La iniciativa de la CUP de llevar a una junta de distrito municipal la propuesta de convertir la catedral de Barcelona en un economato y en sede de una escuela de música ha merecido el reproche cuando no la burla de varios medios. Los anticapitalistas argumentan que el edificio es más objeto de negocio turístico que de culto, una objeción que, por otra parte, es válida para otros muchos inmuebles de la Iglesia católica donde hay más gente de visita que rezando.

En uno de esos medios, con fama de progresista, se compara la, a su juicio, disparatada propuesta de la CUP con el ejercicio de ponderación y sensatez del sultán Mehmed II tras la conquista de Constantinopla el 23 de mayo de 1453. Al sultán, que dio autorización a sus tropas para saquear la hermosa ciudad, se le preguntó qué destino debía de darse al famoso templo de Santa Sofía donde se habían refugiado numerosas personas, fundamentalmente ancianos, mujeres y niños. Y Mehmed II contestó que debería preservarse el monumento salvo ligeros retoques para adecuarlo al cambio de prácticas religiosas. Las generaciones siguientes hemos de agradecerle al sultán su prudencia y su buen gusto. Un ejemplo de tolerancia que en España tuvo otros casos parecidos como la Alhambra y la Mezquita de Córdoba, monumentos del arte musulmán que se han preservado de la destrucción para goce de todos.

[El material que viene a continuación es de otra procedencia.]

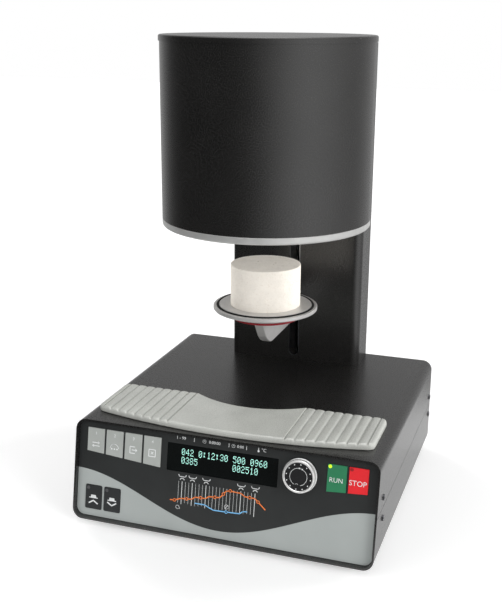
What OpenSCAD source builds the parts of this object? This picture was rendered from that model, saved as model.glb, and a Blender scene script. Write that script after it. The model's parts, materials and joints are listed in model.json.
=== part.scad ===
// Tabletop vacuum firing furnace for dental ceramics. A sheet metal base carries a sloping
// control panel and a lift column. The round firing head hangs on the column, and a table
// with an insulating block rises on an arm to close the head from below.
// Sizes are in millimetres. The origin lies under the middle of the furnace, on the surface
// that it stands on: X points right, Y points back and Z points up.
// On the panel, x runs across and s runs up the slope. Depth is measured into the panel.

/* [Base housing] */
// Width of the base housing
base_w = 320; // [314:1:336]
// Depth of the base housing at its floor
base_d = 316.5; // [308:0.5:330]
// Height of the base housing without its feet
base_h = 104.5; // [102:0.5:114]
// Backward tilt of the front panel, in degrees
panel_tilt = 10.4; // [8:0.2:13]
// Radius of the long edges of the covers
edge_r = 11; // [8:0.5:13]
// Sheet thickness of the two covers
cover_t = 2; // [1.5:0.1:2.5]
// Height of the seam between the covers above the underside
seam_h = 50; // [46:0.5:54]
// Width of the seam
seam_gap = 0.6; // [0.4:0.1:1]
// Thickness of the rear panel
rear_panel_t = 2; // [1.5:0.1:3]
// Thickness of the rails that the covers are screwed to
rail_t = 2; // [1.5:0.1:3]
// Height of the side rails
rail_h = 56; // [50:1:60]
// Radius of a cover screw's head
screw_head_r = 3; // [2.6:0.1:3.5]
// Height of a cover screw's head
screw_head_h = 1.2; // [0.8:0.1:1.6]
// Radius of a cover screw's shank
screw_r = 1.9; // [1.5:0.05:2]
// Height of the rubber feet
foot_h = 6; // [4:0.5:10]
// Radius of the rubber feet
foot_r = 12; // [9:0.5:14]
// Distance of a foot's centre from the edges of the base
foot_inset = 38; // [34:1:46]

/* [Hand rest] */
// Width of the hand rest
rest_w = 295; // [280:1:300]
// Depth of the hand rest from its nose to its rear edge
rest_d = 86.5; // [80:0.5:95]
// Thickness of the hand rest
rest_t = 7; // [6:0.5:9]
// Distance from the top of the panel to the nose of the hand rest
rest_setback = 5.4; // [4:0.2:9]
// Radius of the bowed front edge
rest_bow_r = 585; // [500:5:700]
// Radius of the corners in plan
rest_corner_r = 9; // [7:0.5:12]
// Radius that rounds the upper edge
rest_top_round = 3; // [2:0.5:4.5]
// Radius that rounds the lower edge
rest_low_round = 1.6; // [0.8:0.2:2]
// Half the width of the recess in the rear edge
recess_half_w = 60.5; // [50:0.5:64]
// Depth of the recess in the rear edge
recess_depth = 20; // [12:1:26]
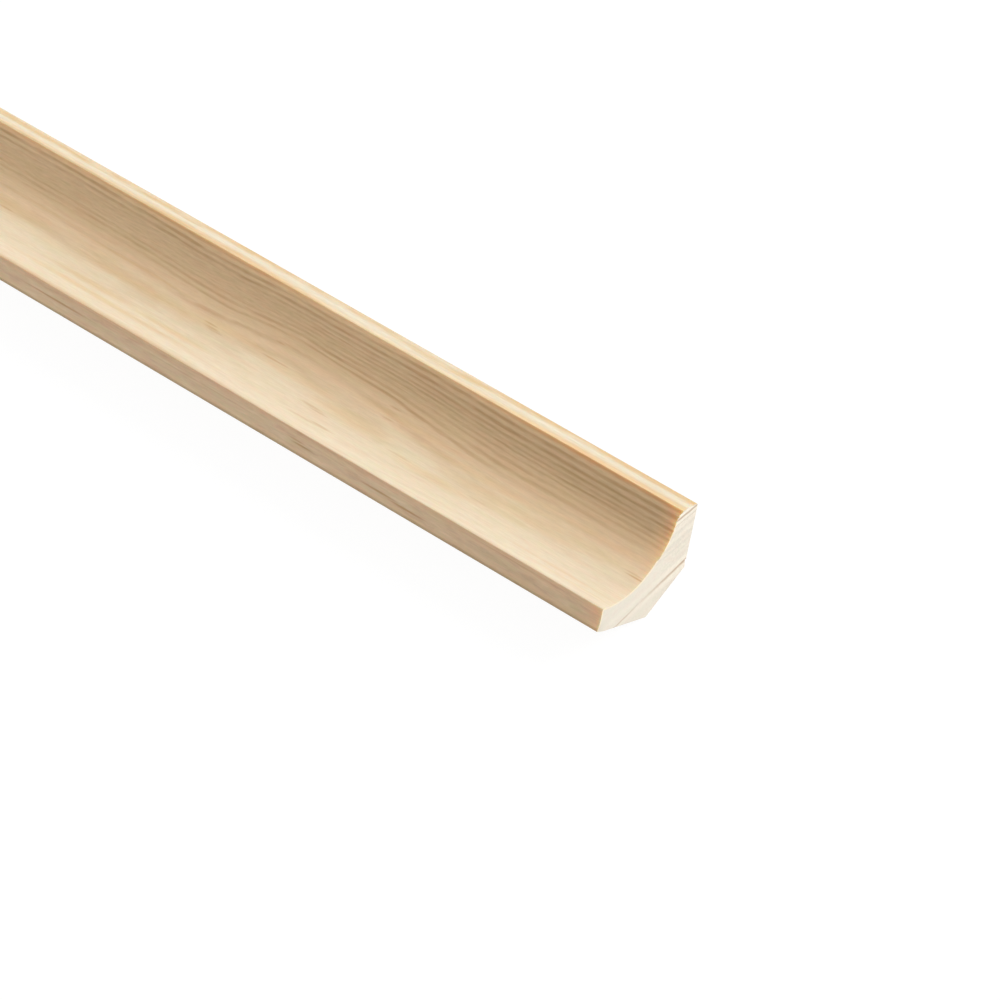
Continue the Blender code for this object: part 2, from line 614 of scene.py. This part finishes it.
        # In rings, with 100 more to keep the count above 0.
        off_line = ((timber.number + 100.5).math("FRACT") - 0.5).math("ABSOLUTE")
        rows = [(distance, list(zip(self.line_depths, row))) for distance, row in self.strengths]
        (before, plain), *further = [(distance, timber.depth.curve(row)) for distance, row in rows]
        for distance, here in further:
            plain = timber.from_end.ease(before, distance).between(plain, here)
            before = distance
        left = timber.aside.ease(*self.floor_side).between(1.0, self.left_at_floor)
        uneven = timber.place.noise((1 / 9.0, 0.8, 0.8)).ease(0.32, 0.66).between(*self.uneven_lines)
        shown = off_line.ease(*self.line_edge) * plain * left * uneven
        cast = timber.aside.ease(*self.upper_lip).blend(self.late_wood, self.late_wood_outside)
        return shown.blend((1.0, 1.0, 1.0), cast)

    def fibres(self, timber: Reading, colour: Wire) -> Wire:
        """Lay the fibres over the colour: long streaks, fine dashes, a change of hue and blotches.

        Args:
            timber: The timber's reading.
            colour: The colour so far.

        Returns:
            The colour with its fibres.
        """
        place, aside = timber.place, timber.aside
        colour = colour.tint(place.noise((1 / 30.0, 1.1, 1.1)).ramp(self.fibre_streaks))
        dashes = place.noise((1 / 3.0, 4.5, 4.5), roughness=0.7).ramp(self.fibre_dashes)
        colour = colour.tint(dashes, aside.ease(*self.dashes_grow).between(0.57, 1.0))
        hues = place.noise((1 / 9.0, 0.8, 0.8), (3.0, 5.0, 7.0), detail=2.0).ramp(self.hues)
        colour = colour.tint(hues, aside.ease(*self.upper_lip).between(1.0, 0.4))
        blotches = place.noise((1 / 6.0, 0.9, 0.9), (1.0, 9.0, 4.0), detail=3.5, roughness=0.6)
        return colour.tint(blotches.ramp(self.blotches), aside.ease(*self.lower_lip))

    def all_flecks(self, timber: Reading, flecks: Sequence[Fleck]) -> Wire:
        """A number of flecks together.

        Args:
            timber: The timber's reading.
            flecks: The flecks.

        Returns:
            How far each point is fleck, from 0 to 1.
        """
        shown = []
        for fleck in flecks:
            size = (1 / fleck.half_length, 1 / fleck.half_width, 1 / fleck.half_width)
            centre = (self.length / 2 / MM - fleck.from_end, fleck.aside, fleck.depth)
            shift = [-place * scale for place, scale in zip(centre, size)]
            shown.append(timber.place.stretch(size, shift).length().ease(*self.fleck_edge) * fleck.strength)
        return Wire.greatest(shown)


@dataclass(frozen=True)
class Tear:
    """A place where the saw tore an end back between the growth rings, in millimetres.

    It is depth deep at height, or stands out by as much below 0, and slopes out over the distances
    above and below. It is whole as far as one place aside, and has run out at another. Its bottom
    is drawn brown by its darkening share, partly the wood's own staining and partly painted shadow
    under the step, as wide as its darkening width to either side. Its height grows by slant for
    each millimetre aside.
    """

    height: float
    depth: float
    above: float
    below: float
    whole: float = -18.0
    gone: float = -19.0
    stain: float = 0.0
    stain_width: float = 0.28
    slant: float = 0.0

    def depth_at(self, height: float, aside: float) -> float:
        """How far a point of the end is torn back.

        Args:
            height: The point's height across the tears.
            aside: Its place along them.

        Returns:
            The depth of the tear there.
        """
        over = height - self.height - self.slant * aside
        out = max(1.0 - abs(over) / (self.above if over > 0.0 else self.below), 0.0)
        along = min(max((aside - self.gone) / (self.whole - self.gone), 0.0), 1.0)
        return self.depth * out * along


@dataclass(frozen=True)
class SawnEndGrain:
    """A sawn end: pale cut fibres with faint ring bands, brown tears and a painted highlight on its rim at
    the cove.

    bands says how light the end is by the height across the tears. The bands and the mottle are
    faint on the front side of fades and full past it. Above a height set for each end, the end is
    lightened as a painted highlight on the strip that stands out towards the lamp, and within rim of
    the cove and the front face it is lightened as a painted highlight on the cut edge. All in millimetres.
    """

    name: str
    rings: Rings
    section: Section
    tears: tuple[Tear, ...]
    tear_tilt_deg: float
    white_above: float
    pale: Colour = (0.81, 0.745, 0.635)
    bands: Curve = (
        (-1.2, 0.94), (0.2, 0.91), (1.1, 0.94), (2, 1.03), (2.9, 1), (3.75, 1.09), (4.5, 1.01),
        (5.3, 0.98), (6, 1.01), (6.5, 0.99), (7, 1.02), (7.5, 0.96), (8.15, 1.03), (8.85, 0.955),
        (9.65, 1.075), (10.65, 0.98), (11.35, 1.07), (11.95, 0.98), (12.55, 1.11), (13.2, 1), (15, 1),
    )
    mottle: float = 0.34
    fades: Point = (-4.0, 4.0)
    faint: float = 0.35
    hues: Tones = ((0.35, (1.0, 0.975, 0.965)), (0.5, (1.0, 1.0, 1.0)), (0.65, (0.985, 1.0, 0.975)))
    # Brown of the tear bottoms: partly the wood's own staining, partly painted shadow under each step.
    brown: Colour = (0.44, 0.29, 0.18)
    # Painted highlight: how much lighter the strip above the topmost tear is drawn, where it stands out
    # towards the lamp.
    white: Colour = (1.15, 1.17, 1.17)
    # Painted highlight: how much lighter the end is drawn along the edges of the cove and the front face.
    crisp: Colour = (1.17, 1.09, 0.95)
    rim: float = 0.5
    roughness: float = 0.75

    def material(self) -> bpy.types.Material:
        """Make the finish.

        Returns:
            The material.
        """
        sheet = NodeSheet(bpy.data.materials.new(self.name))
        timber = sheet.places(self.rings.tilt_deg)
        end = sheet.places(self.tear_tilt_deg)
        mottle = (timber.noise((0.1, 1.6, 2.4), roughness=0.6) - 0.5) * self.mottle
        shade = mottle + end.along("Z").curve(self.bands)
        shade = end.along("Y").ease(*self.fades).between(shade * self.faint + (1.0 - self.faint), shade)
        hues = timber.noise((0.1, 0.45, 0.7), (2.0, 4.0, 1.0), detail=2.0).ramp(self.hues)
        colour = self.add_rim(shade.tint(self.pale).tint(hues))
        grit = timber.noise((1.0, 5.0, 5.0))
        return sheet.finish(sheet.lay("BsdfPrincipled", {
            "Base Color": self.add_stains(end, colour),
            "Roughness": self.roughness,
            "Normal": sheet.lay("Bump", {"Strength": 0.4, "Distance": 0.05 * MM, "Height": grit}),
        }))

    def add_rim(self, colour: Wire) -> Wire:
        """Lighten the end along the edges of the cove and the front face: a painted highlight where the cut
        edge catches the lamp.

        Args:
            colour: The colour so far.

        Returns:
            The colour with its painted rim highlight.
        """
        size = self.section
        from_axis = colour.sheet.places(0.0).stretch((0.0, 1.0, 1.0), (0.0, 0.0, -size.cove_height / MM))
        off_cove = from_axis.length() - size.cove_radius / MM
        outward = colour.sheet.places(size.lying_deg).along("Z")
        off_front = (size.leg - size.chamfer / 2) / MM - outward
        # Painted highlight along the cut edges of the cove and the front face.
        return colour.tint(self.crisp, off_cove.math("MINIMUM", off_front).ease(self.rim, 0.05))

    def add_stains(self, end: Wire, colour: Wire) -> Wire:
        """Draw the brown bottoms of the tears, partly staining and partly painted shadow under each step, and
        whiten the strip above the topmost one as a painted highlight.

        Args:
            end: The place, in the tears' own directions.
            colour: The colour so far.

        Returns:
            The colour with its dark lines and its painted highlight.
        """
        aside, height = end.along("Y"), end.along("Z")
        # Painted highlight on the strip above the topmost tear.
        colour = colour.tint(self.white, height.ease(self.white_above, self.white_above + 0.2))
        ragged = (end.noise((0.1, 0.7, 0.9)) - 0.5) * 0.25 + height
        # The brown lines: partly staining, partly painted shadow under each step.
        dark_lines = []
        for tear in (tear for tear in self.tears if tear.stain > 0.0):
            off = (ragged - (aside * tear.slant + tear.height)).math("ABSOLUTE")
            line = off.ease(tear.stain_width, 0.03) * aside.ease(tear.gone, tear.whole)
            dark_lines.append(line * tear.stain)
        return Wire.greatest(dark_lines).blend(colour, self.brown)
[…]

Cuando el que esto escribe era un jovencísimo estudiante del bachillerato franquista se nos puso como ejemplo de la barbarie africana la toma de Santiago de Compostela en agosto del 997 por las huestes del caudillo Almanzor. Según nos dijeron entonces, el gran guerrero musulmán entró en la catedral a caballo e hizo beber a su montura del agua bendita de la pila bautismal. Luego, ordenó destruir el edificio, salvo la tumba atribuida al Apóstol ante la que rezaba un anciano monje, y llevar las campanas a Córdoba a hombros de prisioneros cristianos.

Los criterios sobre los que ha de fundamentarse el cambio de uso de los monumentos religiosos evoluciona con el paso del tiempo. En cualquier caso, la polémica de Barcelona me permite recordar el escandaloso asunto de las inmatriculaciones de propiedades inmobiliarias del que se ha beneficiado la Iglesia católica de España, un negocio de miles de millones que se ha podido desarrollar con la complicidad de los gobernantes, sobre todo del PP, y al amparo de una legislación disparatada. Basta la certificación de un obispo para declarar como propio un edificio o un solar. La certificación no se hace pública para evitar reclamaciones y al cabo de dos años se consolida la propiedad. Esto es mío porque yo lo digo.